### PROVIDED DATA
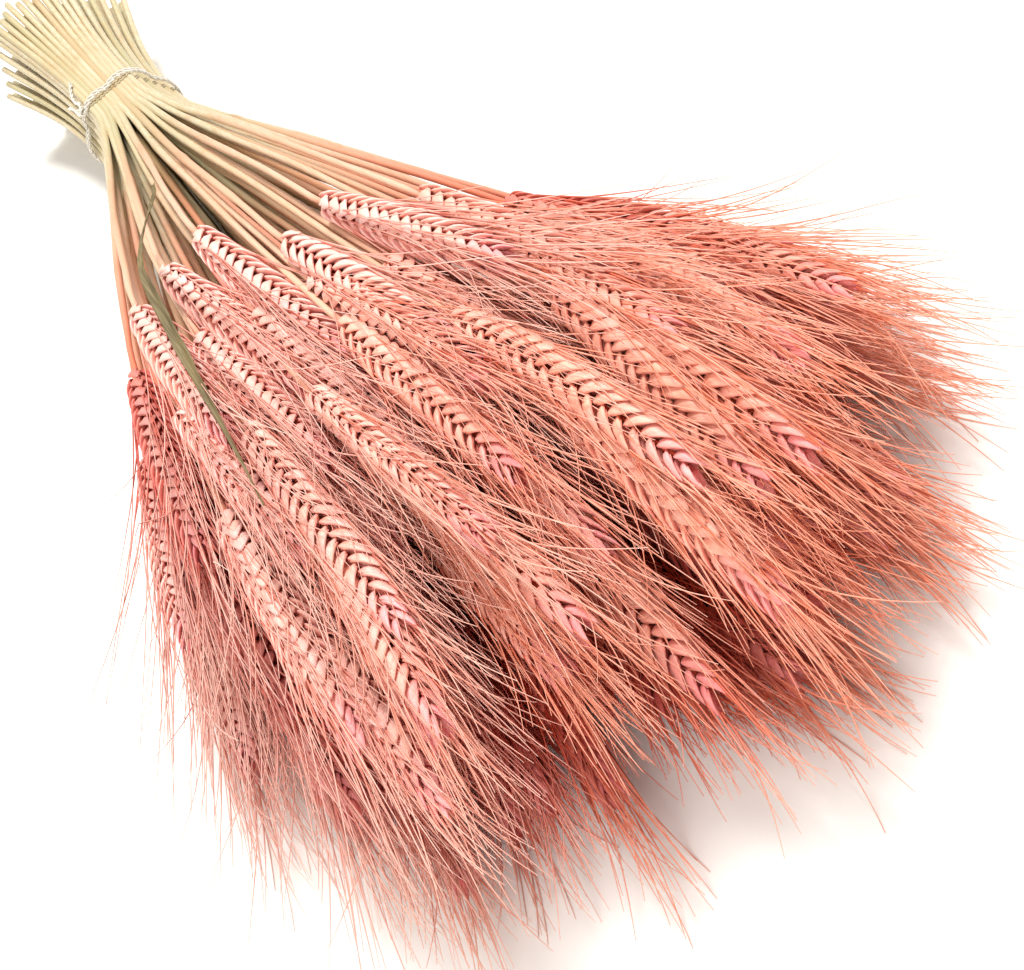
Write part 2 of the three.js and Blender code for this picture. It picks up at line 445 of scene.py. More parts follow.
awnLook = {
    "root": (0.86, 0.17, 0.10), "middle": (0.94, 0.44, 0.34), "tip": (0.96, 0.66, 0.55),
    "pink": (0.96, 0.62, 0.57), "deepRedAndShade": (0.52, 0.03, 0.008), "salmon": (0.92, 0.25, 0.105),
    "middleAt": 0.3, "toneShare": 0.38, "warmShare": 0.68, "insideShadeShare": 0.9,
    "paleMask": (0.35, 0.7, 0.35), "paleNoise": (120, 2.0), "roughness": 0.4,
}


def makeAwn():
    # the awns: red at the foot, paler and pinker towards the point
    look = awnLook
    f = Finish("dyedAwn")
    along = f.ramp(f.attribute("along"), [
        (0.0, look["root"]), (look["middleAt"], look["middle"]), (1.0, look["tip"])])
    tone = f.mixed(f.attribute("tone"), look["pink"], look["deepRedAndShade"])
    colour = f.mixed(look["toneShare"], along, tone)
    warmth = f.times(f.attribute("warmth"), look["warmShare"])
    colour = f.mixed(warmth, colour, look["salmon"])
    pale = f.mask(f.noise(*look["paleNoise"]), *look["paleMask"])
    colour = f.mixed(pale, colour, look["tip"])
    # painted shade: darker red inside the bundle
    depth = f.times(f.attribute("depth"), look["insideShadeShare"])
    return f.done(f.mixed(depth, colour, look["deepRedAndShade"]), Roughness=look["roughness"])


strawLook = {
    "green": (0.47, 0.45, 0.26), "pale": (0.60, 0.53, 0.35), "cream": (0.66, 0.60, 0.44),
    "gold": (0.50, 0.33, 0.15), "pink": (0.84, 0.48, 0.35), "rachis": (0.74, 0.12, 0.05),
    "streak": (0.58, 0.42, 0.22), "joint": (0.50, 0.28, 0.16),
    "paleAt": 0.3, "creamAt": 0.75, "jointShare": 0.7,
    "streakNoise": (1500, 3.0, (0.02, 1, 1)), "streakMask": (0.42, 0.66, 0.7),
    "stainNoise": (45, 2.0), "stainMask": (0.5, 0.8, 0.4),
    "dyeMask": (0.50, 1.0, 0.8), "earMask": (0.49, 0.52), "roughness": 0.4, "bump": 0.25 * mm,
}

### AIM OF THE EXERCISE
Write every line of the material above again, exactly.

### ANSWER
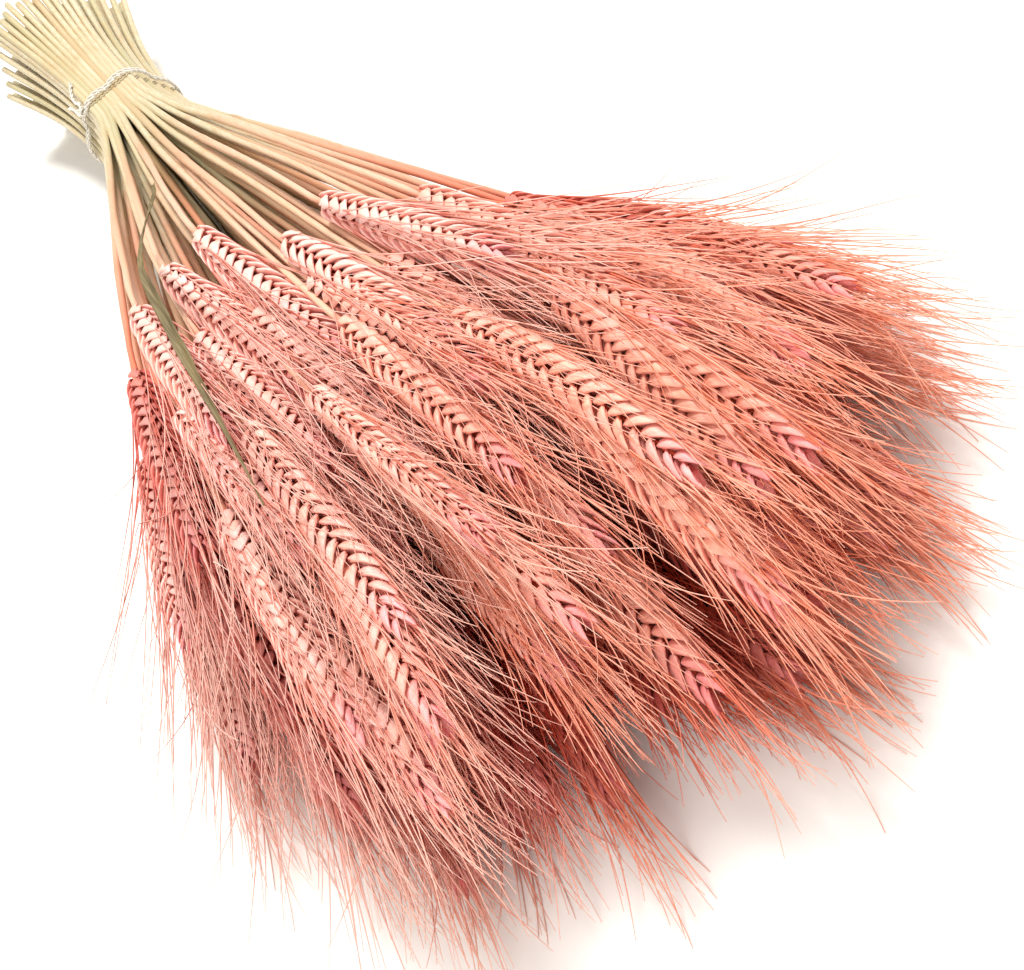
Write part 2 of the three.js and Blender code for this picture. It picks up at line 445 of scene.py. More parts follow.
awnLook = {
    "root": (0.86, 0.17, 0.10), "middle": (0.94, 0.44, 0.34), "tip": (0.96, 0.66, 0.55),
    "pink": (0.96, 0.62, 0.57), "deepRedAndShade": (0.52, 0.03, 0.008), "salmon": (0.92, 0.25, 0.105),
    "middleAt": 0.3, "toneShare": 0.38, "warmShare": 0.68, "insideShadeShare": 0.9,
    "paleMask": (0.35, 0.7, 0.35), "paleNoise": (120, 2.0), "roughness": 0.4,
}


def makeAwn():
    # the awns: red at the foot, paler and pinker towards the point
    look = awnLook
    f = Finish("dyedAwn")
    along = f.ramp(f.attribute("along"), [
        (0.0, look["root"]), (look["middleAt"], look["middle"]), (1.0, look["tip"])])
    tone = f.mixed(f.attribute("tone"), look["pink"], look["deepRedAndShade"])
    colour = f.mixed(look["toneShare"], along, tone)
    warmth = f.times(f.attribute("warmth"), look["warmShare"])
    colour = f.mixed(warmth, colour, look["salmon"])
    pale = f.mask(f.noise(*look["paleNoise"]), *look["paleMask"])
    colour = f.mixed(pale, colour, look["tip"])
    # painted shade: darker red inside the bundle
    depth = f.times(f.attribute("depth"), look["insideShadeShare"])
    return f.done(f.mixed(depth, colour, look["deepRedAndShade"]), Roughness=look["roughness"])


strawLook = {
    "green": (0.47, 0.45, 0.26), "pale": (0.60, 0.53, 0.35), "cream": (0.66, 0.60, 0.44),
    "gold": (0.50, 0.33, 0.15), "pink": (0.84, 0.48, 0.35), "rachis": (0.74, 0.12, 0.05),
    "streak": (0.58, 0.42, 0.22), "joint": (0.50, 0.28, 0.16),
    "paleAt": 0.3, "creamAt": 0.75, "jointShare": 0.7,
    "streakNoise": (1500, 3.0, (0.02, 1, 1)), "streakMask": (0.42, 0.66, 0.7),
    "stainNoise": (45, 2.0), "stainMask": (0.5, 0.8, 0.4),
    "dyeMask": (0.50, 1.0, 0.8), "earMask": (0.49, 0.52), "roughness": 0.4, "bump": 0.25 * mm,
}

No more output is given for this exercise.